I was made redundant and left Ireland (and the EU) to go travelling in mid-2010. Originally I thought I would be back within a year but it is now looking like I won't be back in the near future.

My P45 is in a box somewhere among all my other stuff with my parents. I would prefer not to put them through trying to find it.

Is it possible for me to get a refund using form P50 without the P45? I presume my employer would have sent the P45 to the Revenue so they have those details already?

Skype wasn't working this evening but I'll give the Revenue a ring on Monday. I could possibly get a copy of my P45 sent from my old employer if necessary but it would be a pain in the neck if it has to physically accompany the P50.


----------



## ClubMan (28 Oct 2011)

Don't ring _Revenue _on Monday - it's a public holiday! 

I'm pretty sure that they need your copy of the _P45_ (parts 2 & 3). That was my experience in the past anyway.

Edit: oh - maybe you can do it without a copy of your _P45 _- see here:

http://www.boards.ie/vbulletin/showthread.php?p=68179579


----------



## mandelbrot (28 Oct 2011)

Just sign up for PAYE anytime and you'll be able to check what details they are holding on record for you for 2010.

Or even easier than that, just ring them and ask them to issue a balancing statement for 2010.

P50 procedure only applies during the tax year when you're leaving the country, to allow you to get the tax refund for the full year before you head off - pretty much to save people the headache that you now have..!


----------



## T McGibney (28 Oct 2011)

mandelbrot said:


> Or even easier than that, just ring them and ask them to issue a balancing statement for 2010.

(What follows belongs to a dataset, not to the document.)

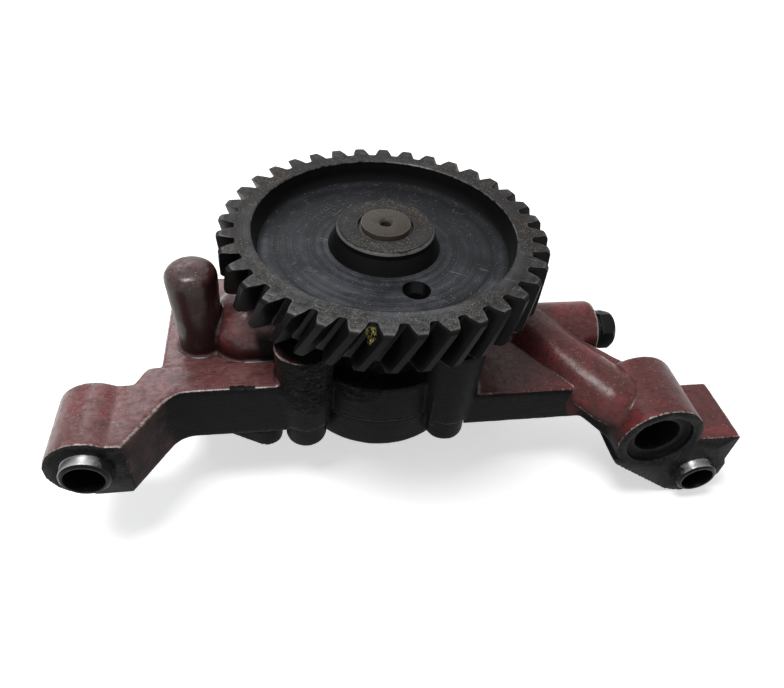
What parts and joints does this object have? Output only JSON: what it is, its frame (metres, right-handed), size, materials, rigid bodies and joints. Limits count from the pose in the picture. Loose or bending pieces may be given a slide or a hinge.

Far easier again to write to them requesting this.


----------



## blorg (28 Oct 2011)

Thanks guys, forgot Halloween was a holiday in Ireland! Will call them Tuesday and ask about a balancing statement for 2010. Post takes a while from here (Vietnam.)


----------



## T McGibney (28 Oct 2011)

Email might suffice either. I find from experience (I am an accountant) that phoning Revenue in relation to PAYE requests can be time-consuming and very frustrating. If you get the wrong person on the phone, nothing will get done. At least with a letter or email, there is less chance of a request being totally ignored.


----------



## ClubMan (28 Oct 2011)

I agree - just email them. Get the appropriate contact details/email address using the contact details link here and your _PPSN_:

http://www.revenue.ie/en/contact/index.html

Or _P21 _balancing statements can be requested online if you have access to _PAYE Anytime_.


----------



## blorg (1 Nov 2011)

I called them just now, it took all of 30 seconds and they said they would send a balancing statement and cheque out in the post within 5-10 working days. Nothing more required from me. I'll wait two weeks and get back on to them if there is a problem.


----------